▸ **What this task involves**: Repeat exactly the lines running from the line that contains "Recreate this object" to the line that contains "LOCK_RADIUS = 0.7"; include both ends and add nothing.

▸ **Data for the task**:
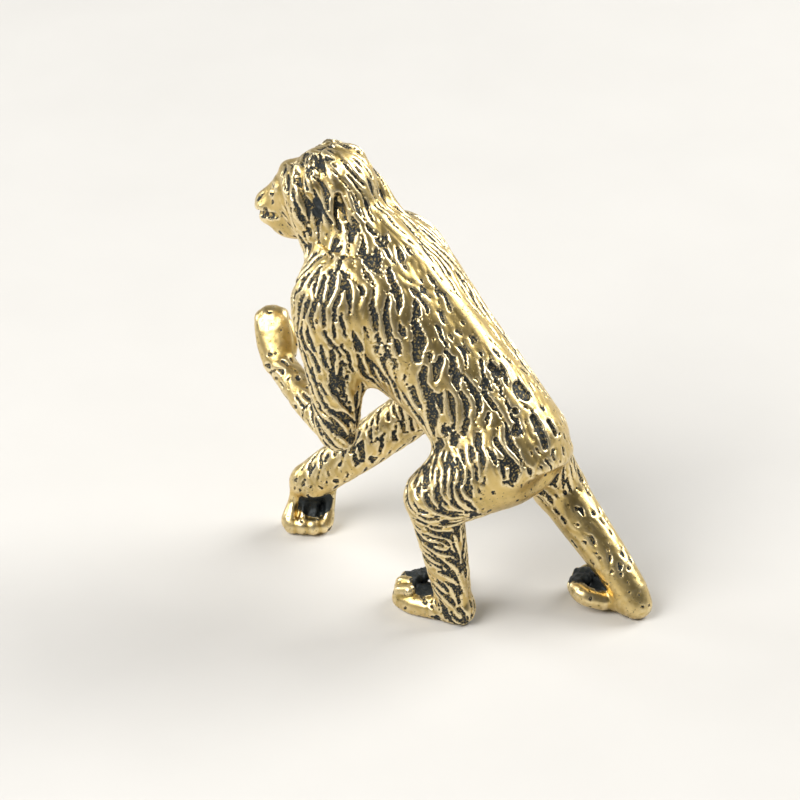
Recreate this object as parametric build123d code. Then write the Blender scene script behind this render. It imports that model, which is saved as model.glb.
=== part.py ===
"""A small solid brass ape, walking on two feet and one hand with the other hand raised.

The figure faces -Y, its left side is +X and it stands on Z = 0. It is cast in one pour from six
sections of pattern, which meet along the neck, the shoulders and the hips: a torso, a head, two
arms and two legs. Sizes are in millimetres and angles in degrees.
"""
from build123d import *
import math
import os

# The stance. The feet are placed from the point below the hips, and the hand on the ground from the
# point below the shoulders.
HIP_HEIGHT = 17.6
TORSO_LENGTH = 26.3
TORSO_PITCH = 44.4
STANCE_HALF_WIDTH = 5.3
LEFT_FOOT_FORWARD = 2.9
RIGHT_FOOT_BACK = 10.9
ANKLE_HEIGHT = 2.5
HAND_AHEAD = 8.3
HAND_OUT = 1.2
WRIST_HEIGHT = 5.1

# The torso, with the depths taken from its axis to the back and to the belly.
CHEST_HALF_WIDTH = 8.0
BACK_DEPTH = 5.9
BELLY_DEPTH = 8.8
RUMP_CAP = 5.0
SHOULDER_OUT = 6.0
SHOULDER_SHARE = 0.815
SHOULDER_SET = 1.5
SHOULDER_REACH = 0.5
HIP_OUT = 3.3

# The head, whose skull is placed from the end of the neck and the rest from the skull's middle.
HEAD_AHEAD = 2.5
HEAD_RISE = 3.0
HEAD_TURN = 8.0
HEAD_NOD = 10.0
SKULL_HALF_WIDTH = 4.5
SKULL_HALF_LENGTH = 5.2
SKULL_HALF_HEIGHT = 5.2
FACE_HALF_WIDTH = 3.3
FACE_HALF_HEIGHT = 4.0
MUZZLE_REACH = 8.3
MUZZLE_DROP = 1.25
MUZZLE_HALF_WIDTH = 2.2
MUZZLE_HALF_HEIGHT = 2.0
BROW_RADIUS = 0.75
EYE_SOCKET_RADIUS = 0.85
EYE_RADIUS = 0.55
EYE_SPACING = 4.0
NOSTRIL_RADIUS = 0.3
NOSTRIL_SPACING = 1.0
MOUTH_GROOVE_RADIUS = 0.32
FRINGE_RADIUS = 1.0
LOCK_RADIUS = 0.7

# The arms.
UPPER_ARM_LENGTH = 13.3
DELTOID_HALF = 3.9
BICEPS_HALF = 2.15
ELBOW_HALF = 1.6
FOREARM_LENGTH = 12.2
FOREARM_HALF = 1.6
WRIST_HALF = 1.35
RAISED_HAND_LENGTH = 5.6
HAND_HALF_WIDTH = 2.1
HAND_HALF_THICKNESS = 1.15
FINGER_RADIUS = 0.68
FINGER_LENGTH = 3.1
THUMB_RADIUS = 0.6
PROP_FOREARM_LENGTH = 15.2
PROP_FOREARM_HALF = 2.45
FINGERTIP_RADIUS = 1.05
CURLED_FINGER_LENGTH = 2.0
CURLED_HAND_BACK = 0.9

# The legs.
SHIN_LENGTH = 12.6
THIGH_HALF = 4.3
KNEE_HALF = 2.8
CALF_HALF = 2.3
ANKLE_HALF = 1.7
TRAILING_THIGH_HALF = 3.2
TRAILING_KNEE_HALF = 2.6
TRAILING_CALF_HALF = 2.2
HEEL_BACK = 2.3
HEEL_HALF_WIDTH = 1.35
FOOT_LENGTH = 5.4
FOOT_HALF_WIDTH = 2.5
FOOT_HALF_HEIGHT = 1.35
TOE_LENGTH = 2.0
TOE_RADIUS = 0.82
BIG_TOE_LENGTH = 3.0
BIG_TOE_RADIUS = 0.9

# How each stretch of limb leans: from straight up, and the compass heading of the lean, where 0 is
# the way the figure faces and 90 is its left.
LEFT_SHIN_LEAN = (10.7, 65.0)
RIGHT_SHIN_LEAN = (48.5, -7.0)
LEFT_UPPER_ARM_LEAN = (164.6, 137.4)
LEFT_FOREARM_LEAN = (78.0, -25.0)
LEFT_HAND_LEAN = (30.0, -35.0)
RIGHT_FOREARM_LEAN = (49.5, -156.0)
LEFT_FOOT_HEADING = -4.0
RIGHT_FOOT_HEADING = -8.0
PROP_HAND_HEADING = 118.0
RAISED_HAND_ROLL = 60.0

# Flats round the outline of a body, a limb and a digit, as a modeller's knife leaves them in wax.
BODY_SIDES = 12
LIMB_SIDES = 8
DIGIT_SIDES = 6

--

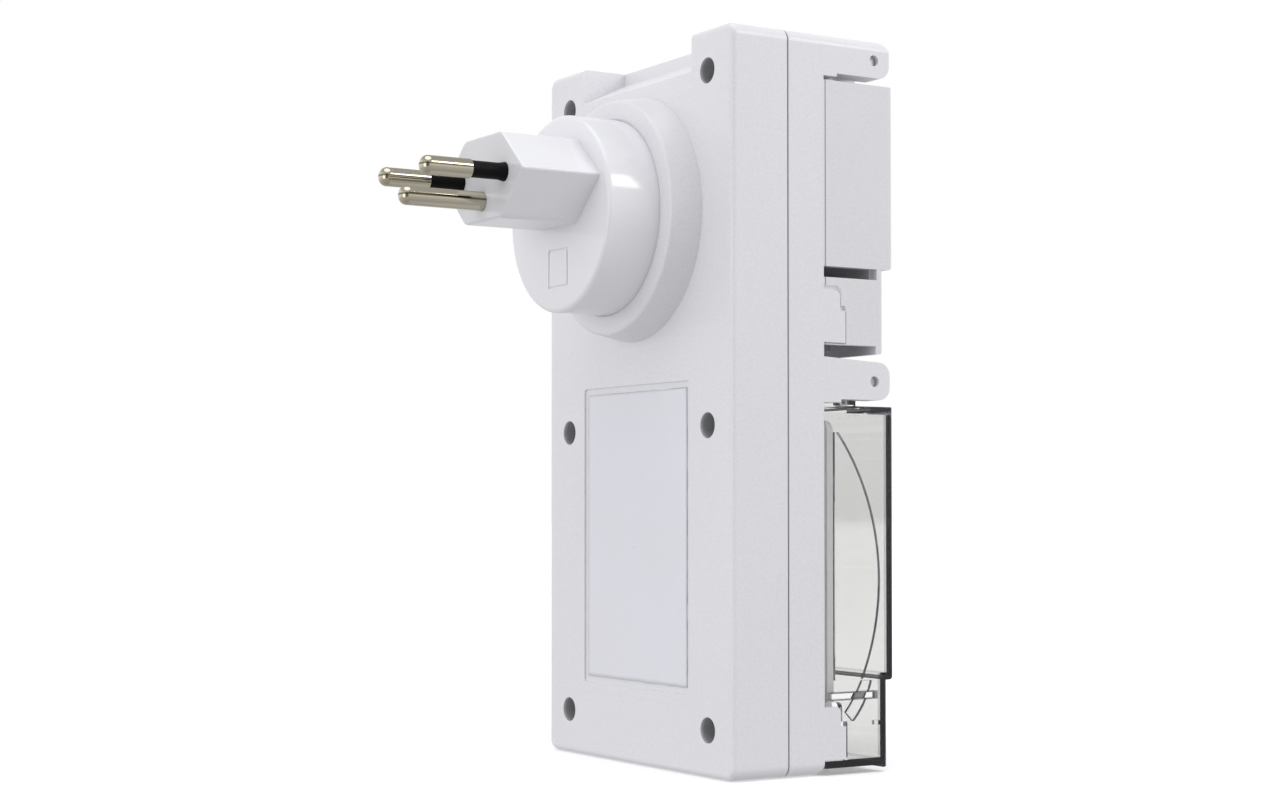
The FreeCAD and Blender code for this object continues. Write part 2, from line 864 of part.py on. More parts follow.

* * *

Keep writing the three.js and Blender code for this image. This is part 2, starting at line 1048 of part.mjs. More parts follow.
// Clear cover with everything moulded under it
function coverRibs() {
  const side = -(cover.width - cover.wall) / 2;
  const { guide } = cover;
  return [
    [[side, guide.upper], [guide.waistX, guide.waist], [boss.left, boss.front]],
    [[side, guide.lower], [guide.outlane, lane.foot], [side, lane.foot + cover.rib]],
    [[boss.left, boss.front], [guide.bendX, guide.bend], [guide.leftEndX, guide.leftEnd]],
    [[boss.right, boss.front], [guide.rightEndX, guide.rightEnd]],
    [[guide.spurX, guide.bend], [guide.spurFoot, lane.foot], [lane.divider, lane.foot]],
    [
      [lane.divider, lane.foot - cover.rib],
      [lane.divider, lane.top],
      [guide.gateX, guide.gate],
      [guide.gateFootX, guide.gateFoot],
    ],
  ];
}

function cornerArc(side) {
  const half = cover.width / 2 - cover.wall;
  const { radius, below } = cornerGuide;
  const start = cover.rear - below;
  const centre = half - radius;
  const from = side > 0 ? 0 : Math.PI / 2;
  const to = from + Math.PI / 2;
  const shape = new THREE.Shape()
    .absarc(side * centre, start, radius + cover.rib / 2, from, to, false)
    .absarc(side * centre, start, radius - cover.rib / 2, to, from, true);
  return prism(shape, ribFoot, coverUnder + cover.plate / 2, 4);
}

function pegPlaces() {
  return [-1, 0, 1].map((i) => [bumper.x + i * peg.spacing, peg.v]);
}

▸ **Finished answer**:
Recreate this object as parametric build123d code. Then write the Blender scene script behind this render. It imports that model, which is saved as model.glb.
=== part.py ===
"""A small solid brass ape, walking on two feet and one hand with the other hand raised.

The figure faces -Y, its left side is +X and it stands on Z = 0. It is cast in one pour from six
sections of pattern, which meet along the neck, the shoulders and the hips: a torso, a head, two
arms and two legs. Sizes are in millimetres and angles in degrees.
"""
from build123d import *
import math
import os

# The stance. The feet are placed from the point below the hips, and the hand on the ground from the
# point below the shoulders.
HIP_HEIGHT = 17.6
TORSO_LENGTH = 26.3
TORSO_PITCH = 44.4
STANCE_HALF_WIDTH = 5.3
LEFT_FOOT_FORWARD = 2.9
RIGHT_FOOT_BACK = 10.9
ANKLE_HEIGHT = 2.5
HAND_AHEAD = 8.3
HAND_OUT = 1.2
WRIST_HEIGHT = 5.1

# The torso, with the depths taken from its axis to the back and to the belly.
CHEST_HALF_WIDTH = 8.0
BACK_DEPTH = 5.9
BELLY_DEPTH = 8.8
RUMP_CAP = 5.0
SHOULDER_OUT = 6.0
SHOULDER_SHARE = 0.815
SHOULDER_SET = 1.5
SHOULDER_REACH = 0.5
HIP_OUT = 3.3

# The head, whose skull is placed from the end of the neck and the rest from the skull's middle.
HEAD_AHEAD = 2.5
HEAD_RISE = 3.0
HEAD_TURN = 8.0
HEAD_NOD = 10.0
SKULL_HALF_WIDTH = 4.5
SKULL_HALF_LENGTH = 5.2
SKULL_HALF_HEIGHT = 5.2
FACE_HALF_WIDTH = 3.3
FACE_HALF_HEIGHT = 4.0
MUZZLE_REACH = 8.3
MUZZLE_DROP = 1.25
MUZZLE_HALF_WIDTH = 2.2
MUZZLE_HALF_HEIGHT = 2.0
BROW_RADIUS = 0.75
EYE_SOCKET_RADIUS = 0.85
EYE_RADIUS = 0.55
EYE_SPACING = 4.0
NOSTRIL_RADIUS = 0.3
NOSTRIL_SPACING = 1.0
MOUTH_GROOVE_RADIUS = 0.32
FRINGE_RADIUS = 1.0
LOCK_RADIUS = 0.7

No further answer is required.